A guerra havia sido a ocasião para uma aproximação entre a Igreja e o Estado republicano. Depois dos problemas e dificuldades dos primeiros anos do século XX – que levaram à separação entre Igreja e Estado – há, portanto, uma reconciliação entre os religiosos e os leigos. Tudo isso favoreceu primeiro a beatificação (1909), portanto antes da guerra, mas principalmente a canonização, em 1920.

Hoje, como a figura de Joana D’Arc poderia ainda unir autoridades políticas e religiosas? Como esta unidade se manifesta?
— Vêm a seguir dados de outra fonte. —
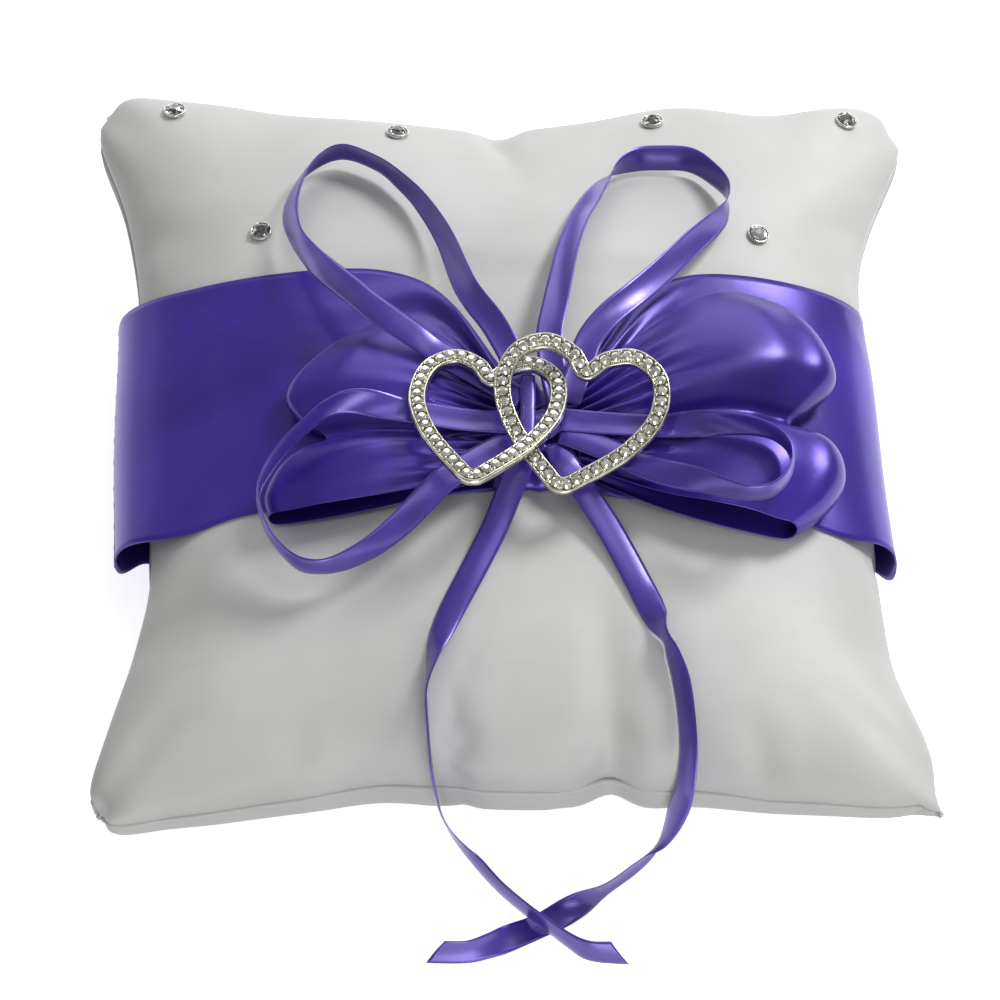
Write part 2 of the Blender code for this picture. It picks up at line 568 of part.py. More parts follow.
def main():
    clear_scene()
    make_fiberfill()
    make_cover("cover_front", 1)
    make_cover("cover_back", -1)
    make_edge_seam()
    make_sash("sash_front", 1)
    make_sash("sash_back", -1)
    make_sash_tack("sash_tack_left", -1)
    make_sash_tack("sash_tack_right", 1)
    make_bow_loop("bow_loop_left", BOW_LEFT, BOW_LEFT_SLANT)
    make_bow_loop("bow_loop_right", BOW_RIGHT, BOW_RIGHT_SLANT)
    rounded_block("bow_knot", BOW_KNOT_SIZE, BOW_KNOT_PLACE, PURPLE, BOW_KNOT_ROUNDING)
    rounded_block("ribbon_knot", RIBBON_KNOT_SIZE, RIBBON_KNOT_PLACE, PURPLE, RIBBON_KNOT_ROUNDING)
    for name, route in RIBBON_ROUTES.items():
        make_ribbon(name, route)
    for suffix, x, y, width, length, turn, tilt in HEARTS:
        place = heart_place(x, y, turn, tilt)
        make_heart_frame(f"heart_frame_{suffix}", width, length, place)
        make_heart_stones(f"heart_stones_{suffix}", width, length, place)
    rounded_block("buckle_bar", BUCKLE_BAR_SIZE, BUCKLE_BAR_PLACE, SILVER, BUCKLE_BAR_ROUNDING)
    for number, (u, v) in enumerate(STONE_PLACES, start=1):
        make_cover_stone(number, u, v)


main()
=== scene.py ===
"""Ring bearer pillow: the finished look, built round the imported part.

Shapes are worked out in millimetres, in the part's own frame, and turned into metres as each mesh is made.
"""

import math

import bmesh
import bpy
import numpy as np
from mathutils import Matrix, Vector
from mathutils.bvhtree import BVHTree


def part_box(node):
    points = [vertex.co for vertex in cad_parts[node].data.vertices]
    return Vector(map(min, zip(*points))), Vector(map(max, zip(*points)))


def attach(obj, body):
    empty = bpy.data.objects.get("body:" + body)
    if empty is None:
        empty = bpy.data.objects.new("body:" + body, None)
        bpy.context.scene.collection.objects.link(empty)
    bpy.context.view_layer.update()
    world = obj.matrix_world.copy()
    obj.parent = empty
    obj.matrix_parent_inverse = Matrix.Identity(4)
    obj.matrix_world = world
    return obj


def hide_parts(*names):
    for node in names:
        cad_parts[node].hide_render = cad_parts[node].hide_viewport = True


MM = 0.001
SEED = 7

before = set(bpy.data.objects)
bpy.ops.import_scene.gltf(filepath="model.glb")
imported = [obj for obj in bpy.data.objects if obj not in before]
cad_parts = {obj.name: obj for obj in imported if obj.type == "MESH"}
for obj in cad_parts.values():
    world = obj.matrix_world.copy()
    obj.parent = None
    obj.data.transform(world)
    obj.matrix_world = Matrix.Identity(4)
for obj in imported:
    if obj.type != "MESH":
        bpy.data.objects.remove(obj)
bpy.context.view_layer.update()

# Camera
CAMERA_TARGET = Vector((-0.0017, -0.008, 0.020))
CAMERA_ELEVATION = math.radians(56.0)
CAMERA_DISTANCE = 2.0
CAMERA_LENS = 295.2  # on a 36 mm sensor

# Pillow, as in the part
TIP = 100.0
PULL_X = 12.0
PULL_NEAR = 6.5
PULL_FAR = 3.0
PULL_POWER = 0.75
SEAM_Z = 22.0
SEAM_FAR_LIFT = 3.0
FRONT_BULGE = 31.0
BACK_BULGE = 32.0
FULLNESS = 0.40
CORNER_LIFT = {(-1, 1): 4.0, (1, 1): -5.0, (-1, -1): -3.0, (1, -1): 0.0}
COVER_CELLS = 96

# Sash, as in the part
SASH_WIDTH = 70.0
SASH_Y = 5.0
SASH_GATHER = 13.0
SASH_GATHER_REACH = 20.0
KNOT_X = 8.0
KNOT_Y = -14.0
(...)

É um pouco complicado, porque, como você sabe, a festa de Joana D’Arc foi reivindicada há algumas décadas por uma corrente política que representa a extrema direita na França. E isso é mais um fator de divisão do que unidade. Ao mesmo tempo, Joana d’Arc foi um símbolo da Resistência durante a Segunda Guerra Mundial. Ela foi repetidamente invocada pelo general De Gaulle, que a tornara uma de suas heroínas. Por essa razão, o próprio de Gaulle, em 1959, quando foi eleito presidente da República, participou das celebrações de Joana d’Arc, que acontece todos os anos em Orleans. Tornou-se tão popular que figuras políticas importantes, até presidentes, passaram a participar dessas celebrações joaninas desde a década de 1950. É um sinal desse apego a Joana, não somente como referência para heroísmo e patriotismo, mas também como vetor de unidade para a sociedade francesa.

A aproximação que teve início entre a Santa Sé e a França durante a Grande Guerra foi concluída com o restabelecimento das relações diplomáticas em 1921. A canonização de Joana deve ser vista como um passo relevante nessa aproximação ou apenas como um acessório?

Não, é realmente um passo relevante. Após essa dinâmica de reaproximação (…), houve algumas tensões durante o “cartel da esquerda”, entre o governo francês, o episcopado e o Vaticano; mas o processo foi lançado e confirmado posteriormente. A canonização foi um passo simbólico, que não era apenas acessório, inseignificante, porque marca uma forte dinâmica histórica. Isso também faz parte de uma dinâmica política, como evidenciado pela condenação do Vaticano em 1926 da Ação Francesa, que justamente fazia parte das ligas que contestavam a legitimidade da República. Esse gesto tem uma lógica própria – especialmente no que diz respeito a Charles Maurras -, mas ele é simbólico desse desejo de apaziguamento, de reaproximação entre o Vaticano e a República Francesa.